In late 1988, facing financial shortfalls, KKRE flipped to a Business News/Talk format via the Colorado Springs-based network BRN (Business Radio Network). KKRE later changed its call sign to KCBR, standing for "Colorado's Business Radio". In 1991, after BRN switched its affiliation to another station, KCBR went dark.

By 1992, KCBR was acquired by the owners of KCMN, one of the first media duopolies in America. KCBR returned to the air with a mix of Christian talk and teaching and Christian AC. Now the call letters stood for "Colorado's K-Bright." KCBR ran Christian talk shows during the morning and midday hours and played Christian music in the afternoons, nights and weekends. With the sign on of KBIQ on the FM band, doing a full time Christian Contemporary format, KCBR gradually phased out its Christian AC music. In the late 1990s, KCBR and KCMN were sold to Crawford Broadcasting Company. Crawford soon adopted the nickname "Victory Radio" for KCBR.

In August 2006, Don Crawford Jr. son of Crawford Broadcasting owner Don Crawford Sr. bought KCBR and KCMN, for an undisclosed amount. (Formally, KCBR was purchased by a new company called DJR Broadcasting, owned by Crawford Jr.) The new owner said that the formats and staffing would stay the same at the stations. Crawford Jr. had begun working at Crawford Broadcasting in 1989, and had been a regional manager since 1994, responsible for the company's stations in Colorado Springs, Denver, Dallas, Los Angeles, and San Francisco. Following the purchase, Crawford continued to manage KAAM in Dallas.

Beginning in 2007, KCBR began broadcasting in HD Radio format.

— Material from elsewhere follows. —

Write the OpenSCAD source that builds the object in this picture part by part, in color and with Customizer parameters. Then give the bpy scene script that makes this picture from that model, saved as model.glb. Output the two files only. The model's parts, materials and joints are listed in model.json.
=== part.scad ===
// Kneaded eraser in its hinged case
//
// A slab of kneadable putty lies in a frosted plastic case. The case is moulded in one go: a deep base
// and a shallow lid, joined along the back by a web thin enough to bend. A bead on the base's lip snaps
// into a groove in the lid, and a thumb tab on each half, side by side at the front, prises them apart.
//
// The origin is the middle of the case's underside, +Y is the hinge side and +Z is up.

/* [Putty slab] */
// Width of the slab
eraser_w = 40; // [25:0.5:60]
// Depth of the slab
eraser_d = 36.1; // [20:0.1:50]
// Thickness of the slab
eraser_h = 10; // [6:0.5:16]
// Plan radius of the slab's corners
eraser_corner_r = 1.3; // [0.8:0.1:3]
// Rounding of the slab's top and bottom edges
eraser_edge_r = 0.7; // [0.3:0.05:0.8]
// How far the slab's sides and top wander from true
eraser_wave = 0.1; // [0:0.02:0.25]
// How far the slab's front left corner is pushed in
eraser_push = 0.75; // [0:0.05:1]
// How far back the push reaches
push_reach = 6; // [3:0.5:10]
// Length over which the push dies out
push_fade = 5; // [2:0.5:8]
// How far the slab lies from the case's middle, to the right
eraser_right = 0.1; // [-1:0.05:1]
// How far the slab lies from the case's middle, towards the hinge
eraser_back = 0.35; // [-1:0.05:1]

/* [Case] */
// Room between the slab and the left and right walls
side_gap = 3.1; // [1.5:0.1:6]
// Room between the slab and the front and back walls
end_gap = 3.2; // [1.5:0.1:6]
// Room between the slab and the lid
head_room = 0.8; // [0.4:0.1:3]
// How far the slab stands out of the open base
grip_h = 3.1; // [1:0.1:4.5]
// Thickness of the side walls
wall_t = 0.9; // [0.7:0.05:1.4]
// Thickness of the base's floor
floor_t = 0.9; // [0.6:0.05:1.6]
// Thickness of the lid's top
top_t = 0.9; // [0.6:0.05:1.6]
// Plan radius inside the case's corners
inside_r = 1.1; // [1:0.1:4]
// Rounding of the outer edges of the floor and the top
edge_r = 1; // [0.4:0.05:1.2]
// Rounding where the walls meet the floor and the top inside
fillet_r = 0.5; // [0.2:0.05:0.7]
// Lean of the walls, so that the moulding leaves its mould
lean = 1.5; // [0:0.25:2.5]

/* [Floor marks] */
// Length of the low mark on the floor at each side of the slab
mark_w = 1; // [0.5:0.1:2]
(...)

In 2012, DJR Broadcasting sold KCBR and KCMN to the Pueblo Radio Group. The new owners gradually made changes to the station, eventually dropping the Christian Talk programs in August. The station transitioned to a standard News/Talk format in October. Longtime KCMN/KCBR personality Tron Simpson was heard from 6AM-8AM and 1PM-2PM, radio veteran Lee Roberts from 8AM-10AM, National Sports Talk host Jim Rome from 10AM-1PM, syndicated talker Phil Valentine from 2PM-3PM, and longtime local talk radio personality Chuck Baker along with local restaurant owner Chuck Graybill doing afternoons from 3PM-5PM. On March 27, 2013, Laura Ingraham replaced Jim Rome in the 10AM-1PM time slot, with crosstown station KCSF picking up Rome's show. After about 22 years on KCMN/KCBR, Tron Simpson left the station after October 10, 2014 pending management and format changes with KCBR. Simpson resumed his daily radio talk show online at www.tronshow.com and was picked up by crosstown KVOR for a Sunday afternoon local talk program.

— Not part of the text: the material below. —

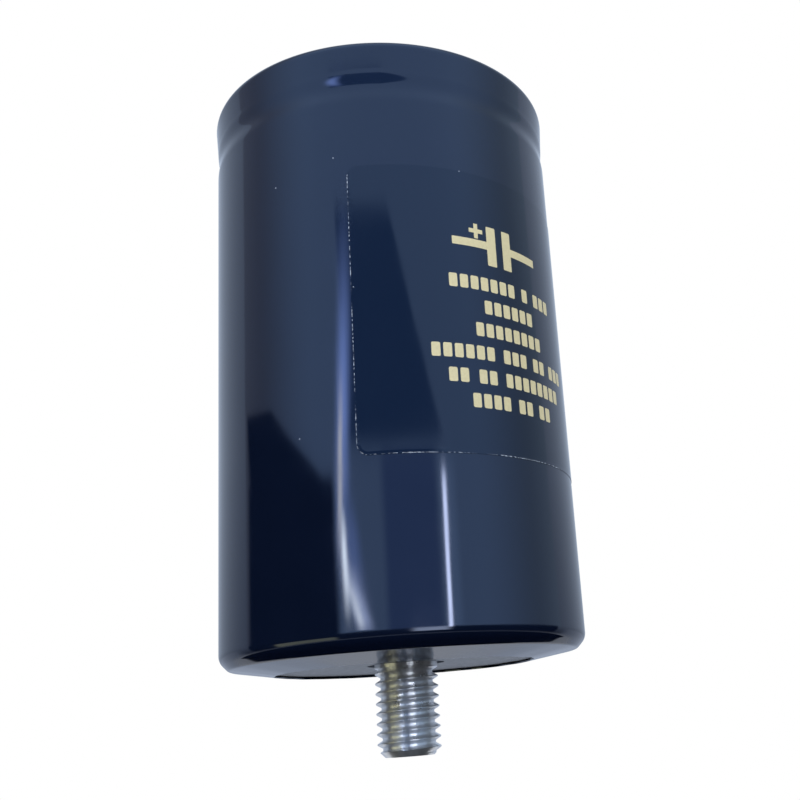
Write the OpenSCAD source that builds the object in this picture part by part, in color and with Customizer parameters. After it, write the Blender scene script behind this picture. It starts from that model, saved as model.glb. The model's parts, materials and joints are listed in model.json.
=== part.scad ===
// Screw-terminal aluminium electrolytic capacitor with a mounting stud, in millimetres.
// The origin is on the stud's axis, level with the lower face of the sleeve's lip.
// +Z runs up the axis to the terminals, and the label faces -Y.

/* [Can] */
// Outside diameter of the bare can
can_d = 65.5; // [62:0.5:72]
// Height of the can, from its base face to the top of the curled rim
can_h = 107; // [96:0.2:146]
// Thickness of the side wall
wall_t = 0.8; // [0.6:0.05:1]
// Thickness of the base
base_t = 3; // [2.5:0.1:4]
// Radius that the bevel round the base takes off
bevel_w = 1.45; // [1.2:0.05:1.8]
// Height of the bevel round the base
bevel_h = 1.5; // [1.2:0.05:1.8]
// Radius of the round between bevel and wall
bevel_round = 2.25; // [0.5:0.05:2.5]
// Leg of the fillet inside, between base and wall
floor_fillet = 1.2; // [0.8:0.1:1.6]

/* [Mounting stud] */
// Outside diameter of the thread
stud_d = 11.8; // [9.8:0.1:12]
// Length of the stud from the lower face of the base disc
stud_len = 16; // [12:0.5:24]
// Chamfer at the stud's end
stud_chamfer = 1.5; // [0.6:0.1:1.8]

/* [Bead] */
// Depth of the groove rolled into the wall
bead_depth = 2.6; // [2.2:0.1:3]
// Radius of the roller's nose, at the bottom of the groove
bead_nose_r = 1.4; // [1:0.1:1.6]
// Radius of each shoulder of the groove
bead_shoulder_r = 1.6; // [1.2:0.1:1.8]
// Slope of the groove's flanks, from the wall
bead_angle = 65; // [60:1:70]
// Distance from the top of the rim down to the middle of the groove
bead_drop = 9; // [8.7:0.1:9.6]

/* [Curled rim] */
// Outside radius of the curl's two bends
curl_r = 1.25; // [1.1:0.05:1.4]
// Width of the rim, from its outside to the curl's inner end
rim_w = 4.1; // [3.6:0.1:4.5]
// How far the curl stands out past the wall
curl_flare = 0.3; // [0:0.05:0.4]
// Length of the curl's straight end, which presses on the gasket
curl_end = 1.85; // [1.6:0.05:2]

/* [Sleeve] */
// Thickness of the shrunk sleeve
sleeve_t = 0.25; // [0.15:0.05:0.4]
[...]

On November 1, 2014, KCBR flipped to variety hits as Tailgate 98, also broadcast on FM translator K253AH 98.5 FM in Colorado Springs. The following year, the station switched to oldies as Crusin' 98.5. On May 4, 2016, KCBR flipped to classic hip-hop as Blazin' 98.5, which also featured programming catering to cannabis in Colorado.

In October 2018, KCBR switched to a hybrid format of comedy (from the Today's Comedy network) and 90's hits, branded as Hits & Giggles 98.5/95.7. The flip coincided with the introduction of a second translator, K239CH.

Effective June 19, 2019, Pueblo Radio Group sold KCBR and translator K239CH to SGMK Communications Partners for $350,000.

In August 2020, KCBR and its translators flipped back to classic hip hop, again as "Blazin' 98.5."

Effective November 30, 2020, SGMK Communications sold KCBR and the translator to Power 95.7, LLC for $185,000. The station changed its call sign to KPPF on December 16, 2020.

In February 2021, KPPF began stunting with music from many genres, while promoting a forthcoming flip to a hybrid news/talk and adult contemporary format.

By December 2021, the station has since gone to a full-time news/talk format branded as "Power Talk 1040".